Holidays shouldn’t be only season of giving

Tucked between the stories about the Boeing 7E7 and legislative updates, bits of good news about community giving and sacrifice have been popping up.

The Community Access Clinic is receiving generous donations from local businesspeople and organizations. Paul Allen’s foundation is giving the Snohomish County Children’s Museum a large grant, and the director of the local Red Cross is taking a self-imposed pay cut of 30 percent to balance the longstanding chapter’s budget.

What all this giving and sacrifice should be telling the rest of us is that our neighbors are in need.

We need a community clinic because there are many people in Snohomish County without medical insurance who wind up in our emergency rooms because local doctors can’t afford to take new Medicaid patients. We need a strong, healthy Red Cross in this county to help those impacted by disaster. We need educational outlets for our young children through organizations such as the children’s museum. And we need so much more.

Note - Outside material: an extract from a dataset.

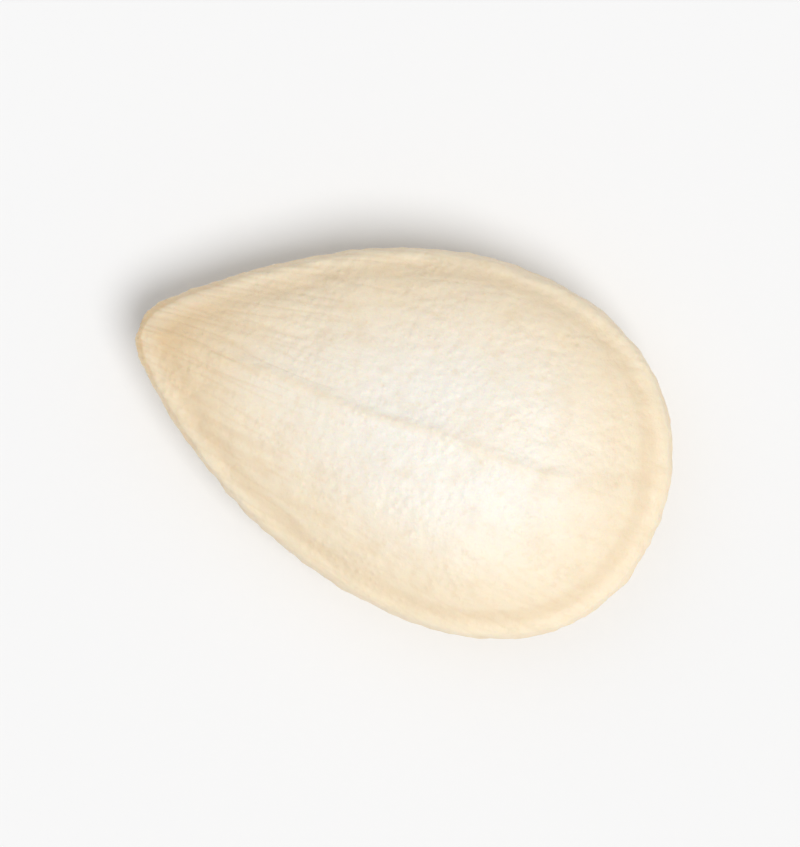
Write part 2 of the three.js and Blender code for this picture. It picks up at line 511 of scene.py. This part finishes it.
def seed_object(bm):
    mesh = bpy.data.meshes.new("sesame_seed_fine")
    bmesh.ops.recalc_face_normals(bm, faces=bm.faces)
    print("volume, cubic mm:", round(bm.calc_volume(signed=True) / MM ** 3, 3))
    for face in bm.faces:
        face.smooth = True
    bm.to_mesh(mesh)
    bm.free()
    seed = bpy.data.objects.new("sesame_seed_fine", mesh)
    bpy.context.collection.objects.link(seed)
    return seed


fit_to_node(bm)
seed = seed_object(bm)
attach(seed, "root")
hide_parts(NODE)
print("fine seed:", len(seed.data.polygons), "faces")

# %% [markdown]
# # Helpers for nodes
# A material is a tree of nodes, and the same few kinds come back in it all the time: a mask from
# an attribute, a mask from noise, a ramp that says where a mask starts and is full, and a mix
# of two colours by a mask. Each gets a short function, so that the material itself reads as a
# list of what lies on what. A Mix node keeps a set of sockets for each kind of value, so the
# ones for colour are found by number.

# %% Make the helpers
MIX_BELOW = 6
MIX_ABOVE = 7
MIX_RESULT = 2
NOISE_ROUGHNESS = 0.55


def add_node(tree, kind, sockets, **settings):
    node = tree.nodes.new(kind)
    for name, value in settings.items():
        setattr(node, name, value)
    for name, value in sockets.items():
        if isinstance(value, bpy.types.NodeSocket):
            tree.links.new(value, node.inputs[name])
        else:
            node.inputs[name].default_value = value
    return node


def attribute(tree, name):
    return add_node(tree, "ShaderNodeAttribute", {}, attribute_name=name).outputs["Fac"]


def ramp(tree, source, start, full, from_value=0.0, to_value=1.0):
    sockets = {"Value": source, "From Min": start, "From Max": full}
    sockets.update({"To Min": from_value, "To Max": to_value})
    node = add_node(tree, "ShaderNodeMapRange", sockets, interpolation_type="SMOOTHSTEP")
    return node.outputs["Result"]


def noise_value(tree, place, per_mm, detail):
    sockets = {"Vector": place, "Scale": per_mm, "Detail": detail, "Roughness": NOISE_ROUGHNESS}
    return add_node(tree, "ShaderNodeTexNoise", sockets).outputs["Fac"]


def noise_mask(tree, place, look):
    source = noise_value(tree, place, look["per_mm"], look["detail"])
    return ramp(tree, source, look["start"], look["full"], look["least"], look["most"])


def multiply(tree, first, second):
    node = add_node(tree, "ShaderNodeMath", {0: first, 1: second}, operation="MULTIPLY")
    return node.outputs[0]


def mix(tree, mask, below, above):
    sockets = {"Factor": mask, MIX_BELOW: below, MIX_ABOVE: above}
    return add_node(tree, "ShaderNodeMix", sockets, data_type="RGBA").outputs[MIX_RESULT]


# %% [markdown]
# # The coat's colours
# A pale sesame coat is ivory in the middle of the face and creamier towards its edge, honey on
# the point and brown only at the scar. Part of the paler middle is a painted highlight, part of
# the darker, warmer edge band is painted shade, and the tan in the troughs and the creases is
# painted shade. A painted image could show that, but it would blur this close. So the colours
# are laid over each other in steps, each with its own mask: first the attributes from the shape,
# then three noises on coordinates that a Mapping node turns from metres into millimetres. Two
# cloud the faces and the edge band, and the smallest specks them.

# %% Mix the coat's colours
# paler and cooler than the coat alone: part of the middle's pallor is a painted highlight, the
# sheen of the face
IVORY_AND_PAINTED_SHEEN = (0.905, 0.86, 0.775, 1)
CREAM = (0.88, 0.745, 0.54, 1)
# the edge band's cream, darker and warmer: partly the band's own tone, partly painted shade on
# the sides that turn away from the light
EDGE_CREAM_AND_PAINTED_SHADE = (0.84, 0.67, 0.45, 1)
MARGIN_CREAM = (0.89, 0.775, 0.59, 1)
HONEY = (0.78, 0.59, 0.35, 1)
# a tan for random mottling, and painted shade in the troughs and in the creases of the wrinkles
MOTTLE_TAN_AND_CREASE_SHADE = (0.70, 0.52, 0.31, 1)
SCAR_BROWN = (0.36, 0.20, 0.09, 1)
# the ramp from ivory to cream: partly the coat's own tone, partly a painted highlight in the
# middle and painted shade at the edge
FACE_TO_EDGE = (0.2, 0.95)  # of the way out, where the cream starts and is full
HONEY_FROM_X = 0.45 * HALF_LENGTH / MM
HONEY_FULL_X = 1.02 * HALF_LENGTH / MM
NOISE_LAYERS = (
    {"per_mm": 1.7, "detail": 4, "start": 0.42, "full": 0.72, "cover": 0.35, "colour": CREAM},
    {"per_mm": 6, "detail": 4, "start": 0.5, "full": 0.75, "cover": 0.2, "colour": MOTTLE_TAN_AND_CREASE_SHADE},
    {"per_mm": 19, "detail": 3, "start": 0.55, "full": 0.78, "cover": 0.26, "colour": HONEY},
)
SHAPE_LAYERS = (
    # painted shade: the hollow trough just inside the margin is darkened with tan
    {"mask": "trough", "start": 0.3, "full": 1.0, "cover": 0.25, "colour": MOTTLE_TAN_AND_CREASE_SHADE},
    # partly painted shade: the edge band is darker and warmer
    {"mask": "band", "start": 0.3, "full": 1.0, "cover": 0.7, "colour": EDGE_CREAM_AND_PAINTED_SHADE},
    {"mask": "margin", "start": 0.3, "full": 1.0, "cover": 0.6, "colour": MARGIN_CREAM},
    # painted shade: the creases of the wrinkles are darkened with tan
    {"mask": "crease", "start": 0.1, "full": 1.0, "cover": 0.2, "colour": MOTTLE_TAN_AND_CREASE_SHADE},
    {"mask": "raphe", "start": 0.2, "full": 1.0, "cover": 0.25, "colour": HONEY},
)
SCAR_EDGE = {"per_mm": 14, "detail": 3, "start": 0.3, "full": 0.7, "least": 0.4, "most": 1}
SCAR_RAMP = (0.2, 0.85)


def coat_place(tree):
    source = add_node(tree, "ShaderNodeTexCoord", {}).outputs["Object"]
    sockets = {"Vector": source, "Scale": (1 / MM, 1 / MM, 1 / MM)}
    return add_node(tree, "ShaderNodeMapping", sockets).outputs["Vector"]


def scar_mask(tree, place):
    ragged = noise_mask(tree, place, SCAR_EDGE)
    return ramp(tree, multiply(tree, attribute(tree, "scar"), ragged), *SCAR_RAMP)


def coat_colour(tree, place):
    split = add_node(tree, "ShaderNodeSeparateXYZ", {"Vector": place})
    # ivory in the middle, cream outwards: partly the coat's own tone, partly painted highlight
    # and painted shade
    colour = mix(tree, ramp(tree, attribute(tree, "ring"), *FACE_TO_EDGE), IVORY_AND_PAINTED_SHEEN, CREAM)
    towards_point = ramp(tree, split.outputs["X"], HONEY_FROM_X, HONEY_FULL_X)
    colour = mix(tree, towards_point, colour, HONEY)
    for layer in SHAPE_LAYERS:
        source = attribute(tree, layer["mask"])
        mask = ramp(tree, source, layer["start"], layer["full"], 0, layer["cover"])
        colour = mix(tree, mask, colour, layer["colour"])
    for layer in NOISE_LAYERS:
        source = noise_value(tree, place, layer["per_mm"], layer["detail"])
        mask = ramp(tree, source, layer["start"], layer["full"], 0, layer["cover"])
        colour = mix(tree, mask, colour, layer["colour"])
    return mix(tree, scar_mask(tree, place), colour, SCAR_BROWN)


print("colour steps by shape:", len(SHAPE_LAYERS), "and by noise:", len(NOISE_LAYERS))

# %% [markdown]
# # The grain of the coat
# The coat is built of tiny cells, a few hundredths of a millimetre across. They are too
# small for the mesh, so they are a bump: soft cell walls from a Voronoi texture and a finer
# noise. The heights are real ones, in metres, so the bump looks the same from any distance. The
# cells stand out more in some patches than in others, which another noise decides.

# %% Grain the coat
CELLS_PER_MM = 24
CELL_HEIGHT = 0.0105 * MM
DUST_PER_MM = 60
DUST_DETAIL = 2
DUST_HEIGHT = 0.003 * MM
PATCH = {"per_mm": 2.6, "detail": 2, "start": 0.35, "full": 0.65, "least": 0.35, "most": 1}


def coat_normal(tree, place):
    sockets = {"Vector": place, "Scale": CELLS_PER_MM}
    cells = add_node(tree, "ShaderNodeTexVoronoi", sockets, feature="SMOOTH_F1")
    height = multiply(tree, cells.outputs["Distance"], noise_mask(tree, place, PATCH))
    sockets = {"Height": height, "Distance": CELL_HEIGHT}
    coarse = add_node(tree, "ShaderNodeBump", sockets, invert=True)
    dust = noise_value(tree, place, DUST_PER_MM, DUST_DETAIL)
    sockets = {"Height": dust, "Distance": DUST_HEIGHT, "Normal": coarse.outputs["Normal"]}
    return add_node(tree, "ShaderNodeBump", sockets).outputs["Normal"]


print("cells across, mm:", round(1 / CELLS_PER_MM, 3))

# %% [markdown]
# # The coat's finish
# The coat is a thin skin over a pale oily body, so a little light goes in and comes out again
# warmer: that is the small subsurface share. A faint second gloss stands for the seed's own oil.
# Both are the same everywhere and are set on the shader's own sockets. Only the roughness
# varies, because the coat is rubbed smoother in some places.

# %% Make the coat
ROUGHNESS = {"per_mm": 6, "detail": 3, "start": 0.3, "full": 0.7, "least": 0.44, "most": 0.6}
COAT_SUBSURFACE = 0.3
COAT_SUBSURFACE_DEPTH = 0.16 * MM
COAT_SUBSURFACE_COLOURS = (1.0, 0.62, 0.34)
OIL_GLOSS = 0.08
OIL_ROUGHNESS = 0.35


def coat_material():
    material = bpy.data.materials.new("pale_seed_coat")
    material.use_nodes = True
    tree = material.node_tree
    shader = tree.nodes["Principled BSDF"]
    place = coat_place(tree)
    tree.links.new(coat_colour(tree, place), shader.inputs["Base Color"])
    tree.links.new(noise_mask(tree, place, ROUGHNESS), shader.inputs["Roughness"])
    tree.links.new(coat_normal(tree, place), shader.inputs["Normal"])
    shader.inputs["Subsurface Weight"].default_value = COAT_SUBSURFACE
    shader.inputs["Subsurface Radius"].default_value = COAT_SUBSURFACE_COLOURS
    shader.inputs["Subsurface Scale"].default_value = COAT_SUBSURFACE_DEPTH
    shader.inputs["Coat Weight"].default_value = OIL_GLOSS
    shader.inputs["Coat Roughness"].default_value = OIL_ROUGHNESS
    print("coat material:", len(tree.nodes), "nodes")
    return material


seed.data.materials.append(coat_material())

# %% [markdown]
# # The floor
# The seed lies on a plain white floor, which only has to take its shadow. It could be a curved
# backdrop, but a flat grid of one face, far wider than any view shows, looks the same from
# every side. Its material is quite matt, so that nothing mirrors in it.

# %% Lay the floor
FLOOR_SIZE = 1.0
FLOOR_WHITE = 0.88


def make_floor():
    floor_mesh = bpy.data.meshes.new("white_floor")
    floor_bm = bmesh.new()
    bmesh.ops.create_grid(floor_bm, x_segments=1, y_segments=1, size=FLOOR_SIZE / 2)
    floor_bm.to_mesh(floor_mesh)
    floor_bm.free()
    floor = bpy.data.objects.new("white_floor", floor_mesh)
    bpy.context.collection.objects.link(floor)
    material = bpy.data.materials.new("white_floor")
    material.use_nodes = True
    shader = material.node_tree.nodes["Principled BSDF"]
    shader.inputs["Base Color"].default_value = (FLOOR_WHITE, FLOOR_WHITE, FLOOR_WHITE, 1)
    shader.inputs["Roughness"].default_value = 1
    shader.inputs["Specular IOR Level"].default_value = 0
    floor_mesh.materials.append(material)
    print("floor:", FLOOR_SIZE, "m wide")


make_floor()

# %% [markdown]
# # Light and background
# The picture is bright and very soft: white ground, faint shadows, light from nearly overhead
# with a little more of it from the lower right. A wide sun for that side, a weak one opposite and
# an even sky give the same, and none of them depends on the size of the scene, as a lamp at some
# distance would. Far away the floor is lit by these alone. That brightness can be worked
# out, so the background that the camera sees gets it too, and floor and background melt into
# one at every height of the camera.

# %% Light the seed
WHITE = (1, 1, 1, 1)
SKY_STRENGTH = 0.5
LIGHT_IN_PICTURE = math.radians(-50)  # from the lower right
KEY_SUN = {"strength": 1.85, "width": math.radians(35), "height": math.radians(61)}
FILL_SUN = {"strength": 0.25, "width": math.radians(60), "height": math.radians(40)}


def make_sun(name, settings, picture_angle):
    data = bpy.data.lights.new(name, "SUN")
    data.energy = settings["strength"]
    data.angle = settings["width"]
    sun = bpy.data.objects.new(name, data)
    turn = picture_angle - POINT_DIRECTION
    towards = Vector((math.cos(turn), math.sin(turn), math.tan(settings["height"])))
    sun.rotation_euler = towards.to_track_quat("Z", "Y").to_euler()
    bpy.context.collection.objects.link(sun)


def light_on_floor(settings):
    return settings["strength"] * math.sin(settings["height"]) / math.pi


def make_sky(floor_brightness):
    world = bpy.data.worlds.new("soft_sky")
    bpy.context.scene.world = world
    world.use_nodes = True
    tree = world.node_tree
    sky = tree.nodes["Background"]
    sky.inputs["Strength"].default_value = SKY_STRENGTH
    sky.inputs["Color"].default_value = WHITE
    seen = add_node(tree, "ShaderNodeBackground", {"Color": WHITE, "Strength": floor_brightness})
    path = add_node(tree, "ShaderNodeLightPath", {})
    sockets = {"Fac": path.outputs["Is Camera Ray"], 1: sky.outputs[0], 2: seen.outputs[0]}
    choice = add_node(tree, "ShaderNodeMixShader", sockets)
    tree.links.new(choice.outputs[0], tree.nodes["World Output"].inputs["Surface"])


make_sun("key_sun", KEY_SUN, LIGHT_IN_PICTURE)
make_sun("fill_sun", FILL_SUN, LIGHT_IN_PICTURE + math.pi)
sun_light = light_on_floor(KEY_SUN) + light_on_floor(FILL_SUN)
floor_brightness = FLOOR_WHITE * (SKY_STRENGTH + sun_light)
make_sky(floor_brightness)
bpy.context.scene.view_settings.view_transform = "Standard"
print("open floor brightness:", round(floor_brightness, 3))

Even in economic slumps many of us tend to remember to give — and give generously — when Thanksgiving and Christmas roll around. We clean out our cupboards and buy extra boxes of stuffing and cans of pumpkin pie filling at the market. Families adopt other families and pick out toys on wish lists so the children have something to unwrap during the holidays.

The rest of the year tends to slip away from many of us, though. As shelters often remind the community, hungry people are hungry year-round. Children whose main daily meal is served on a plastic tray in a school cafeteria may go without this summer.

Non-profit agencies throughout the country are reporting a slump in donations. The Snohomish County Red Cross has suffered a 47 percent drop in donations the past three years. Some of the people who used to give are now the ones in need. The rest of us need a reminder that if those of us who can chip in would do so, we’d meet the needs in our communities.

We are fortunate to have organizations and people such as the Everett Lions Club and Dwayne and Rosemary Lane who gave $150,000 and $100,000, respectively, to the community clinic scheduled to open in north Everett as early as January.

The average family can’t give nearly that much, but it can give something on a regular basis. The start of summer is the perfect time for people to examine their budgets and research which charities and organizations they’d like to be part of year-round.